At Oakdale High School, he played football and baseball, she said. When he wasn't working, he loved to hang out with his friends, ride motorcycles or take his street car to the drag racing strip.
Cole was the life of any party, she said.
"He always did exactly what he wanted to do, and he just loved having fun," she said. "He always had that smile."
His fellow soldiers said the same thing. But they also said Cole knew when to be serious.
"Sgt. Cole was not only like a little brother to me but was one of the finest noncommissioned officers I have ever worked with," wrote Sgt. 1st Class Robert H. Cobb, in a statement e-mailed from Iraq. "Sgt. Cole always put a smile on my face and was always there helping out anyway he could ... When I would talk about how a sergeant should be, I would use Sgt. Cole as an example."
In the military, he had gotten to see parts of the world he'd otherwise have never experienced, said Connie Cole.
In November, he came home on leave and got two more tattoos. By then his mother had lost track, but said he had at least 15. Among them were a machine gun down one forearm, a cross on his chest and a Humvee and the state of Louisiana on his back. "Live by the gun" was inked on one arm, "Die by the gun" on the other. And on one arm was a tattoo of his first daughter, Alexus.
Cole's unit left Fort Bragg in August. He had served in Afghanistan, but this was his first tour in Iraq. It was a wild one. He had already earned a Purple Heart after being wounded in a grenade attack, been nominated for a medal after saving the life of another soldier, and a Humvee he was riding in had been destroyed by a bomb Sunday, three days before he was killed, said his mother.

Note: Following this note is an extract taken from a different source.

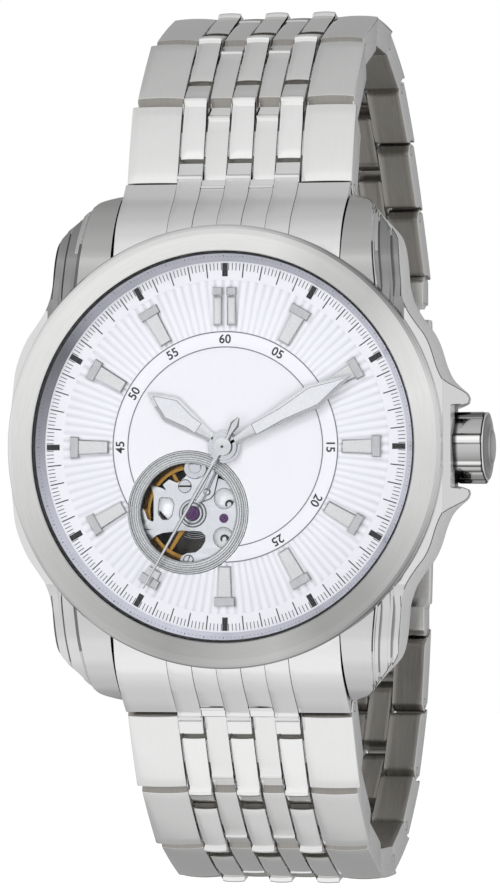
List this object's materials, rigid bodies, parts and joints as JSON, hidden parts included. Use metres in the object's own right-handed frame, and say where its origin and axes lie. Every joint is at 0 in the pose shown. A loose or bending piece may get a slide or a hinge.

That was the last time she talked to him. He had called home and mentioned the bomb, said it had burst the ear drums of three others riding with him, but that he was OK.
His survivors include: his wife, Lindsey W. Cole, of Fort Bragg; his daughters Alexus, Adrianna and Laura; his son, Kross; and his father, Timothy B. Cole Sr., and mother, Connie L. Cole, both of Oakdale, Louisiana.
Kross is 16 months old, said Connie Cole. Two of his daughters are twins, and all three are 6 years old. "It's a long story," said his mom. "He came back from Okinawa with all three of them. Like I said, he liked to have fun."
A Marine has volunteered to fly up to Dover, Del., and escort his body home, said Connie Cole. The small town of Oakdale is going all out, she said. There are yellow ribbons on every store downtown, banks are displaying her son's picture and town leaders expect a flag-waving crowd to line the streets as a hearse brings his body from the airport.
The Army and Marine Corps have been good-natured -- and sometimes maybe not so good-natured -- rivals. But Cole made a request that will bring them together: If he were killed he wanted the detachment at his funeral to come from both services.
"He told me he wanted half and half," Connie Cole said. "And that's what we're going to do."